*Aim of the exercise*:
Give back an exact copy of the lines from the start of the material through the line bearing "const BOTTOM_FLANGE = 15;". Include both ends and nothing else.

*Stored data*:
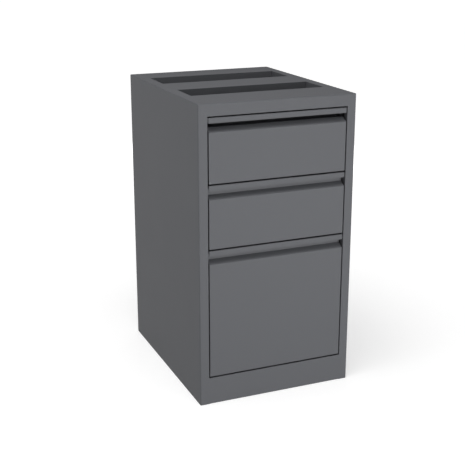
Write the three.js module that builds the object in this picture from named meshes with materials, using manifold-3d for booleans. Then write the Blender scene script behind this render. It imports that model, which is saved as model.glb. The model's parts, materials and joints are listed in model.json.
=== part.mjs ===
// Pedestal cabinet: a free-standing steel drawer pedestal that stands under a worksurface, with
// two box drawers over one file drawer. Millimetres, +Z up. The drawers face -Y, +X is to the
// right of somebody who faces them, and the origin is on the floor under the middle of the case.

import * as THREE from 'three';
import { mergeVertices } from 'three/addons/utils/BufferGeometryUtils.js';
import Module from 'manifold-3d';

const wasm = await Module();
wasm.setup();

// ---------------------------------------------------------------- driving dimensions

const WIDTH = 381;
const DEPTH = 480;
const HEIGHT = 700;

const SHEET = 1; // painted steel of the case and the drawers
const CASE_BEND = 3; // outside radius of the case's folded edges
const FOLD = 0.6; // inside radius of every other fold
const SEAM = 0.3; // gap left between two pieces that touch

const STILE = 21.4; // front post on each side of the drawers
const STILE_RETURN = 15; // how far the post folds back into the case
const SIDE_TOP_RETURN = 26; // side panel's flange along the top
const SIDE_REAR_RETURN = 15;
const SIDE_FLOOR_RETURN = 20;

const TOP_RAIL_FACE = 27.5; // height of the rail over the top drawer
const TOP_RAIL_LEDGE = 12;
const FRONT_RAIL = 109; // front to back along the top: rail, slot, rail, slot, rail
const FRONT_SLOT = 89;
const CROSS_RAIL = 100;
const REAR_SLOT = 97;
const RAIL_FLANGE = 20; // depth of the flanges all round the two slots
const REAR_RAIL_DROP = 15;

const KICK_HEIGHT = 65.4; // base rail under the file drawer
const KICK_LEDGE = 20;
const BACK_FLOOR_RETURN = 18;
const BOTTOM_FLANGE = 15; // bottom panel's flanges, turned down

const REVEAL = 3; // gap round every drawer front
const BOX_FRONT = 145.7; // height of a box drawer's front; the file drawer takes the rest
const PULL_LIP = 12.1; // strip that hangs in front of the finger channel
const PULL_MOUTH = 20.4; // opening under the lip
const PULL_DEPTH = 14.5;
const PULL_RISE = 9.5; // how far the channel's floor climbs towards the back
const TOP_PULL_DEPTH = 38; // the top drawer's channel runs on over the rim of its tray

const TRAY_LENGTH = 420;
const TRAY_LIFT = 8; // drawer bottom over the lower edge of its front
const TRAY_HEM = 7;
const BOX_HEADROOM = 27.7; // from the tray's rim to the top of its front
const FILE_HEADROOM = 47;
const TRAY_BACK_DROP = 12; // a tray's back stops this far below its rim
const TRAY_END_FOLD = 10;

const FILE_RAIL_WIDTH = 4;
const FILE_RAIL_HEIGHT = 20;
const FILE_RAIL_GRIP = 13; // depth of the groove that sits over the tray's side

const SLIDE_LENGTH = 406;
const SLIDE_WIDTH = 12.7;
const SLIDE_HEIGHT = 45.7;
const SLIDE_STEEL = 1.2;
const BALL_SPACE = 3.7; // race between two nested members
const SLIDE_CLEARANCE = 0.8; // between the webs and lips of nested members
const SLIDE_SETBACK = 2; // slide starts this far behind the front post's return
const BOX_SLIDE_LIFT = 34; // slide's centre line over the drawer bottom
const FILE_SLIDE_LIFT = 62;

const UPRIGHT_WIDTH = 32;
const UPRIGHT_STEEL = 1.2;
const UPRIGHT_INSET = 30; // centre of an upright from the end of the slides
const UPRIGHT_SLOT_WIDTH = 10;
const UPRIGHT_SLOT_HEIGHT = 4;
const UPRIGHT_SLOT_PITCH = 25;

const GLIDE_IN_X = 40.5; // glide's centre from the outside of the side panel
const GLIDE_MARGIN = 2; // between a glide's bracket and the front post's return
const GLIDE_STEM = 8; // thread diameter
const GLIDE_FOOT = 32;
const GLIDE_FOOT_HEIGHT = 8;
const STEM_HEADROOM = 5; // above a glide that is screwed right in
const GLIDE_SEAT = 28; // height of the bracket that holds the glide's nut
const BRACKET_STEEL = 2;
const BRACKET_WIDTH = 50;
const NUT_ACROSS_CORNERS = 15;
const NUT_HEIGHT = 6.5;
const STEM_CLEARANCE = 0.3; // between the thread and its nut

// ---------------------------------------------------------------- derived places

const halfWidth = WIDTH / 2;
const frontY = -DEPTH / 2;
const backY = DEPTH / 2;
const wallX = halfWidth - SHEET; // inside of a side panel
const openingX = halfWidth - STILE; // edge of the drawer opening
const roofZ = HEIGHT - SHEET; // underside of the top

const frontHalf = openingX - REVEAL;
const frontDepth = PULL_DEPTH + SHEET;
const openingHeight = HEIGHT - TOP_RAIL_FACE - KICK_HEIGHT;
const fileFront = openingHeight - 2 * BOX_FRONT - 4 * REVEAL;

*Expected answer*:
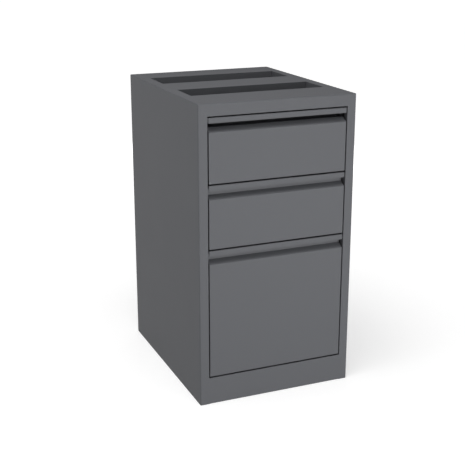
Write the three.js module that builds the object in this picture from named meshes with materials, using manifold-3d for booleans. Then write the Blender scene script behind this render. It imports that model, which is saved as model.glb. The model's parts, materials and joints are listed in model.json.
=== part.mjs ===
// Pedestal cabinet: a free-standing steel drawer pedestal that stands under a worksurface, with
// two box drawers over one file drawer. Millimetres, +Z up. The drawers face -Y, +X is to the
// right of somebody who faces them, and the origin is on the floor under the middle of the case.

import * as THREE from 'three';
import { mergeVertices } from 'three/addons/utils/BufferGeometryUtils.js';
import Module from 'manifold-3d';

const wasm = await Module();
wasm.setup();

// ---------------------------------------------------------------- driving dimensions

const WIDTH = 381;
const DEPTH = 480;
const HEIGHT = 700;

const SHEET = 1; // painted steel of the case and the drawers
const CASE_BEND = 3; // outside radius of the case's folded edges
const FOLD = 0.6; // inside radius of every other fold
const SEAM = 0.3; // gap left between two pieces that touch

const STILE = 21.4; // front post on each side of the drawers
const STILE_RETURN = 15; // how far the post folds back into the case
const SIDE_TOP_RETURN = 26; // side panel's flange along the top
const SIDE_REAR_RETURN = 15;
const SIDE_FLOOR_RETURN = 20;

const TOP_RAIL_FACE = 27.5; // height of the rail over the top drawer
const TOP_RAIL_LEDGE = 12;
const FRONT_RAIL = 109; // front to back along the top: rail, slot, rail, slot, rail
const FRONT_SLOT = 89;
const CROSS_RAIL = 100;
const REAR_SLOT = 97;
const RAIL_FLANGE = 20; // depth of the flanges all round the two slots
const REAR_RAIL_DROP = 15;

const KICK_HEIGHT = 65.4; // base rail under the file drawer
const KICK_LEDGE = 20;
const BACK_FLOOR_RETURN = 18;
const BOTTOM_FLANGE = 15; // bottom panel's flanges, turned down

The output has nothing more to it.